Pressing the Reset Button

This month, it has been two years since I began working at St. Mary’s as their welcome leader.  I took a look back and remembered how I was feeling spiritually at that time.  After leaving my corporate job a month earlier, the pace of my life suddenly changed.  Going from working 75 hours a week to 40 was a huge change.  It took about three months for me to fully decompress and I noticed that I was working every day but it felt like I was on vacation.  (FYI - I also work from home doing the accounting for a law firm.)  My mother, who lives with us, said she had never seen me so relaxed.  I felt weird.  Then it hit me:  I hadn’t felt this way in probably five years.  I hadn’t truly relaxed in years.  This weird feeling was peace.

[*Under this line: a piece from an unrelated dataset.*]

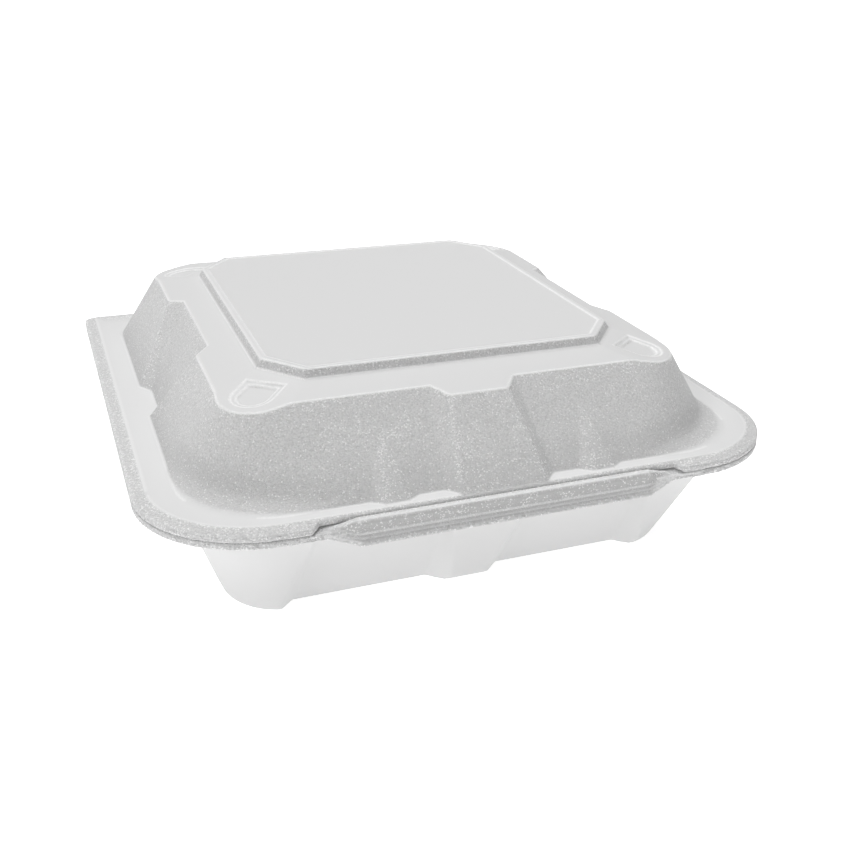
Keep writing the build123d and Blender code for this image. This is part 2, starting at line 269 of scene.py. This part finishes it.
def rim_inset(places):
    """How far inside the rim's outline each place lies, in plan."""
    half = (lid_high.x - lid_low.x) / 2
    middle = (lid_high.y + front_rim) / 2
    x, y = np.abs(places[:, 0]), places[:, 1] - middle
    radius = np.where(y < 0, front_radius, back_radius) * MM
    beyond_x = x - half + radius
    beyond_y = np.abs(y) - (lid_high.y - front_rim) / 2 + radius
    outside = np.hypot(np.maximum(beyond_x, 0), np.maximum(beyond_y, 0))
    return radius - outside - np.minimum(np.maximum(beyond_x, beyond_y), 0)


def creases(piece):
    """The sheet's creases: a tree of places along them, how strong a painted highlight each place gets, and
    whether it gets extra painted glints.
    """
    form = bmesh.new()
    form.from_mesh(piece.data)
    places, white, sparkle = [], [], []
    for edge in form.edges:
        if len(edge.link_faces) != 2 or edge.calc_face_angle() < crease_angle:
            continue
        start, end = (corner.co for corner in edge.verts)
        level = (start.z + end.z) / 2
        if apron_low < level < apron_high:
            continue
        beside_level = max(abs(face.normal.z) for face in edge.link_faces) > level_face
        whiteness = 0.0
        if beside_level:
            whiteness = white_edge if edge.is_convex or level > panel_foot else white_foot
        if edge.is_convex and level < apron_low:
            whiteness = min(whiteness, white_fold)
        on_bar = start.y < bar_front and abs(start.x) < latch_half
        if on_bar and (abs(level - bend_level) < bend_reach or level > ridge - ridge_band):
            whiteness = white_edge
        count = int((end - start).length / (crease_spacing * MM)) + 1
        for i in range(count + 1):
            places.append(start.lerp(end, i / count))
            white.append(whiteness)
            sparkle.append(float(edge.is_convex))
    form.free()
    tree = KDTree(len(places))
    for i, place in enumerate(places):
        tree.insert(place, i)
    tree.balance()
    return tree, np.array(white), np.array(sparkle)


def from_crease(piece, tree):
    """For each of the piece's vertices, how far it is from a crease, in millimetres, and from which place."""
    found = [tree.find(corner.co) for corner in piece.data.vertices]
    return np.array([gap for place, i, gap in found]) / MM, np.array([i for place, i, gap in found])


def mark(piece, tree, white, sparkle):
    """Writes on the mesh where the skin is stretched or cut, where creases carry a painted highlight, where
    painted shade darkens it, and where cells take painted glints.

    Heights and places are in metres, as in the mesh; gap and inset are in millimetres.
    """
    mesh = piece.data
    places = np.empty(len(mesh.vertices) * 3)
    mesh.vertices.foreach_get("co", places)
    places = places.reshape(-1, 3)
    normals = np.empty(len(mesh.vertices) * 3)
    mesh.vertex_normals.foreach_get("vector", normals)
    upward = normals.reshape(-1, 3)[:, 2]
    level = places[:, 2]
    inset = rim_inset(places) / MM
    latch = (places[:, 1] < latch_back) & (np.abs(places[:, 0]) < latch_half)
    front = latch & (places[:, 1] < front_rim + 0.2 * MM)
    under_flange = step(under_flange_top, under_flange_foot, level) * ~latch
    flare = step(apron_low, apron_low + 0.3 * MM, level) * (1 - step(flare_high - 3 * MM, flare_high, level))
    gap, nearest = from_crease(piece, tree)

    # the crease mask: it whitens the colour as a painted highlight, and makes the skin glossier and grainier
    creased = (1 - step(*crease_fade, gap)) * white[nearest] * (1 - under_flange)
    stretched = step(*side_slope, upward) * (1 - step(*top_slope, upward))
    stretched = np.maximum(stretched, 1 - step(*band_fade, inset))
    stretched = np.where(latch, 1, stretched)
    stretched = np.maximum(stretched, flare)
    # chance of a painted glint in each cell
    near_edge = sparkle[nearest] * (1 - step(*spark_fade, gap))
    sparkling = spark_skin * stretched + spark_crease * stretched * near_edge
    sparkling = np.where(front, spark_front, sparkling)
    # painted shade: the bar's steep face is darkened, most above the bend, and the corner flares a little
    painted_shade = shade_foot + shade_face * step(*bend_fade, level)
    painted_shade *= front * (1 - step(*ridge_fade, level - ridge))
    painted_shade = np.maximum(painted_shade, shade_flare * flare)
    cut = (1 - step(*cut_fade, inset)) * (1 - step(*cut_slope, np.abs(upward)))
    cut = np.where(latch, cut_bar, cut)
    cut = np.where(latch & (places[:, 1] < torn_lip), 1, cut)
    masks = dict(stretched=stretched, creased=creased, sparkling=sparkling, painted_shade=painted_shade, cut=cut)
    for name, values in masks.items():
        mesh.attributes.new(name, "FLOAT", "POINT").data.foreach_set("value", values.astype(np.float32))


def vertex_group(piece, name, members):
    group = piece.vertex_groups.new(name=name)
    group.add([int(i) for i in np.flatnonzero(members)], 1.0, "REPLACE")


def formed_sheet(name, node, body):
    """A CAD node's sheet, with the soft edges that foam takes in a mould."""
    piece = frame["nodes"][node].copy()
    piece.data = piece.data.copy()
    piece.name = name
    piece.parent = None
    piece.matrix_world = Matrix.Identity(4)
    bpy.context.scene.collection.objects.link(piece)
    select_only(piece)
    bpy.ops.object.mode_set(mode="EDIT")
    bpy.ops.mesh.select_all(action="SELECT")
    bpy.ops.mesh.remove_doubles(threshold=0.001 * MM)
    bpy.ops.object.mode_set(mode="OBJECT")
    tree, white, sparkle = creases(piece)
    apply_modifier(piece, "REMESH", mode="VOXEL", voxel_size=voxel * MM, use_smooth_shade=True)
    apply_modifier(piece, "SMOOTH", factor=smoothing, iterations=1)
    gap, nearest = from_crease(piece, tree)
    plain = (gap > fine_reach) | (white[nearest] == 0)
    level = np.array([corner.co.z for corner in piece.data.vertices])
    vertex_group(piece, "soft", plain & (np.abs(level - lid_low.z) > wall_clear * MM))
    vertex_group(piece, "coarse", plain)
    apply_modifier(piece, "SMOOTH", factor=smoothing, iterations=soft_rounds, vertex_group="soft")
    places = np.array([corner.co for corner in piece.data.vertices])
    at_corner = (np.abs(places[:, 0]) > flare_side) & (places[:, 1] < flare_front)
    vertex_group(piece, "flare", at_corner & (places[:, 2] > flare_low) & (places[:, 2] < flare_high))
    apply_modifier(piece, "SMOOTH", factor=smoothing, iterations=flare_rounds, vertex_group="flare")
    ratio = quad_share * triangle_limit / len(piece.data.polygons)
    apply_modifier(piece, "DECIMATE", ratio=ratio, vertex_group="coarse", vertex_group_factor=1.0)
    piece.vertex_groups.clear()
    mark(piece, tree, white, sparkle)
    piece.data.materials.clear()
    piece.data.materials.append(foam)
    bpy.ops.object.shade_smooth()
    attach(piece, body)
    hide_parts(node)


formed_sheet("lid_foam", "lid", "lid")
formed_sheet("tray_foam", "base_tray", "tray")


# ---- the hinge -----------------------------------------------------------------------------------------
fold_radius = 0.85  # mm, half of what the two crushed flanges and the gap between them measure
fold_half = 100.5  # mm, half length of the hinge between the rounded back corners
fold_leg = 1.2  # mm, how far it reaches along each flange
fold_sheet = 0.35  # mm
fold_facets = 24  # round the whole cylinder that the fold is half of


def hinge_fold():
    """The crushed fold that joins the two flanges: a thin U that wraps round the backs of both."""
    joint = Vector(frame["joints"][0]["pos_m"])
    fold_middle = Vector((0, joint.y - fold_radius * MM / 2, joint.z))
    bpy.ops.object.select_all(action="DESELECT")
    bpy.ops.mesh.primitive_cylinder_add(
        vertices=fold_facets,
        radius=fold_radius * MM,
        depth=2 * fold_half * MM,
        end_fill_type="NOTHING",
        location=fold_middle,
        rotation=(0, radians(90), 0),
    )
    fold = bpy.context.object
    fold.name = "hinge_fold"
    bpy.ops.object.transform_apply(location=True, rotation=True, scale=True)
    bpy.ops.object.mode_set(mode="EDIT")
    bpy.ops.mesh.select_all(action="SELECT")
    bpy.ops.mesh.bisect(plane_co=fold_middle, plane_no=(0, 1, 0), clear_inner=True)
    bpy.ops.mesh.select_all(action="DESELECT")
    bpy.ops.object.mode_set(mode="OBJECT")
    for edge in fold.data.edges:
        ends = [fold.data.vertices[i].co for i in edge.vertices]
        edge.select = all(abs(end.y - fold_middle.y) < 0.01 * MM for end in ends)
    bpy.ops.object.mode_set(mode="EDIT")
    bpy.ops.mesh.select_mode(type="EDGE")
    bpy.ops.mesh.extrude_region_move(TRANSFORM_OT_translate={"value": (0, -fold_leg * MM, 0)})
    bpy.ops.object.mode_set(mode="OBJECT")
    apply_modifier(fold, "SOLIDIFY", thickness=fold_sheet * MM, offset=0.0)
    fold.data.materials.append(foam)
    bpy.ops.object.shade_smooth_by_angle(angle=radians(40))
    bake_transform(fold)


hinge_fold()

# ---- floor, light and camera ---------------------------------------------------------------------------
bpy.ops.mesh.primitive_plane_add(size=16, location=(0, 0, 0))
floor = bpy.context.object
floor.name = "floor"
floor_paint = new_material("lit_white_acrylic")
shader = add_node(
    floor_paint,
    "ShaderNodeBsdfPrincipled",
    Base_Color=linear("#f0f0f0"),
    Roughness=1.0,
    Specular_IOR_Level=0.0,
    Emission_Color=linear("#ffffff"),
    Emission_Strength=0.58,
)
add_node(floor_paint, "ShaderNodeOutputMaterial", Surface=shader.outputs["BSDF"])
floor.data.materials.append(floor_paint)

world = bpy.data.worlds.new("studio")
world.use_nodes = True
# the studio's walls look white, and light the foam only a little
seen = add_node(world, "ShaderNodeLightPath").outputs["Is Camera Ray"]
glow = add_node(world, "ShaderNodeMapRange", Value=seen, To_Min=0.15, To_Max=1.1).outputs["Result"]
backdrop = world.node_tree.nodes["Background"]
backdrop.inputs["Color"].default_value = linear("#ffffff")
world.node_tree.links.new(glow, backdrop.inputs["Strength"])
bpy.context.scene.world = world

for name, energy, angle, towards in (
    ("overhead", 2.50, 55, (0.10, 0.36, 0.93)),
    ("side", 0.82, 20, (-0.75, -0.45, 0.48)),
):
    sun = bpy.data.lights.new(name, "SUN")
    sun.energy = energy
    sun.angle = radians(angle)
    lamp = bpy.data.objects.new(name, sun)
    lamp.rotation_euler = Vector(towards).to_track_quat("Z", "Y").to_euler()
    bpy.context.scene.collection.objects.link(lamp)

camera_data = bpy.data.cameras.new("camera")
camera_data.sensor_width = 36
camera_data.lens = 46.96
camera_data.shift_x = -0.0564
camera_data.shift_y = 0.0200
camera_data.clip_start = 0.01
camera = bpy.data.objects.new("camera", camera_data)
bpy.context.scene.collection.objects.link(camera)
azimuth, elevation, roll = radians(-22.22), radians(24.18), radians(1.144)
back = Vector((sin(azimuth) * cos(elevation), -cos(azimuth) * cos(elevation), sin(elevation)))
sideways = (-back).cross(Vector((0, 0, 1))).normalized()
upright = sideways.cross(-back)
across = sideways * cos(roll) + upright * sin(roll)
up = upright * cos(roll) - sideways * sin(roll)
camera.matrix_world = Matrix((across, up, back)).transposed().to_4x4()
camera.location = Vector((-119.81, -367.61, 193.17)) * MM
bpy.context.scene.camera = camera

bpy.context.scene.view_settings.view_transform = "Standard"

As I moved through 2015, I was able to take good care of myself and whereas before, at the end of the day, I felt completely spent, I was able to be fully present with my family in the evenings.  This blog was born and inspiration was never in short supply for words to share.  This lasted about a year or so.  Then, as my ministry expanded, I started losing this new sense of peace.  Exciting opportunities were set before me to spread the Gospel and I truly felt that everything I had done in my previous career had prepared me for this calling.  There were so many amazing moments where the Spirit was at work, but I wasn’t taking care of myself and by early 2016, my pace was frenetic and I came down with shingles.  

My spiritual director and priest kept encouraging me to answer the call to silence and stillness otherwise I might not have made it through 2016.  It was also a rough year in my parish with the April floods, including our rectory, and the loss of a three-year old child by accidental drowning.  This grief was compounded by watching a presidential candidate come to power that hurt so many.  The blog was harder to write in contrast to the year before where the words came pouring in every couple of weeks.  In my post, “Messengers,” I wrote about my experience on a silent retreat which was truly life-giving.  It was a moment of peace but not enough.  Heading into the fall in a very dark emotional place, I forged ahead. 

I continued to pray for the sense of peace to return.  I reached out to my doctors to address my depression.  We adjusted medication.  All of those things helped and in December, I started experiencing joy again.  But I wanted to feel weird again; I wanted peace.  Sometime during 2016, I had ordered a book called The Seven Whispers by Christina Baldwin.  I don’t even remember who recommended it to me and it sat unopened on my nightstand for months.  When I finally picked it up and read a couple of chapters, I was hooked on the ideas, but my “work” derailed my attempts to implement the spiritual practices.  

Fast forward to January 2017 when our women’s Wednesday fellowship agreed to do a book study on The Seven Whispers.  This last week, I decided to practice one of the concepts from the book, “moving at the pace of guidance.”   Christina says that “speed is the enemy of guidance.”  So on inauguration day, with a demanding workday ahead of me, I heard doves outside my window.  I decided to stop and sit with God in centering prayer for five minutes at the top of each hour, starting at 7 am and ending at 5 pm.  I also took a break from TV and social media.  It was transformative.  While going away on retreat has very good purpose, stopping and re-centering during the workday finally returned the peace I was missing.  I headed into an evangelism workshop I was leading on Saturday with a new calmness.


When Elijah felt that he could no longer go on, he went to the wilderness to die.  After the angel had fed him and he rested, he heard God’s voice.  He obeyed and went to Horeb where the Lord came to him.  But the Lord did not come in the rushing wind, nor the earthquake, nor the fire.  God came to him in the silence that followed.  How can you slow down and listen for God?  Is there a community that can support you in finding the peace that only God can give?